Thornton Hall said...

I've noticed of late that Krugman is playing fast and loose with his links. There's a blogger code of honor that says your rough paraphrase can't lie about the content of the actual link, but he accused David Glasner of making "elementary conceptual mistakes" in his disequilibrium macro. The link, it turns out, is about (arguably) a mistake critiquing IS-LM and has nothing to do with disequilibrium. See, The Temporary Equilibrium Method (Very Wonkish) 9/22/2014.

Sandwichman said...

Thornton,

I think you could safely abbreviate that to "of late... Krugman is playing fast and loose."

Whatever the merits or faults of the Limits to Growth model may have been 40 years ago, Nordhaus's more conventional model assumes perfect substitutability between capital and resources. This led him a mere 20 years ago to recommend policies that would impose only minor abatement of greenhouse gases. If Nordhaus "demolished" Limits to Growth, Neumayer ("Global warming: discounting is not the issue,but substitutability is," 1999) obliterated Nordhaus. It is to Nordhaus's credit that, unlike Krugman, he isn't stuck in the time warp of some primordial triumph over the "classically foolish" Limits to Growth book.

Why does Sandwichman care about perfect substitution? Because on labor issues, we never cease to hear from economists that capital does not only substitute for labor, it is also a complement to labor, ergo there is not a fixed amount of work blah, blah, blah. Yep.
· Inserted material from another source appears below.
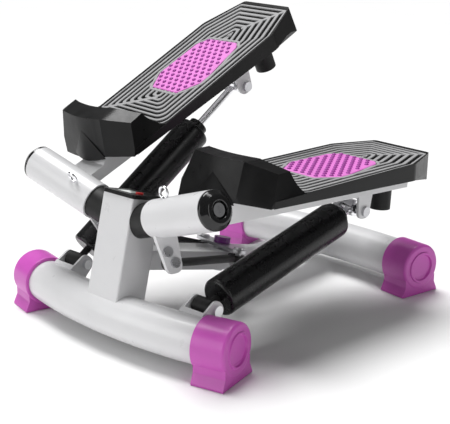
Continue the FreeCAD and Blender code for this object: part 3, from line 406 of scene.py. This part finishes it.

And Sandwichman says to economists: "No, you cannot change the rules every time they don't give you the answer you were wishing for."

Thornton Hall said...

This changing the rules back and forth technique seems to confuse even (or especially) the people using it. It seems like pointing it out is a bit wack-a-mole.

I'm hoping to come up w/ a general theory of econ wrongness that avoids the wack-a-mole problem, as I progress reading Orlean and Mirowski. My current tentative hypothesis: economics is a private language as described by Wittgenstein. The basic idea being the lack of an empirical check despite references to the empirical world.

Sandwichman said...

Quoting myself, "It's hard to think of another field (besides advertising) where assertion trumps analysis with such impunity."

My linguistic hypothesis is that economists are more educated than the rich and powerful personages who patronize them, which leads to a particular distortion of discourse. There is a kind of stilted deference toward capital and those who embody it, offset by a seething subaltern contempt toward the disenfranchised.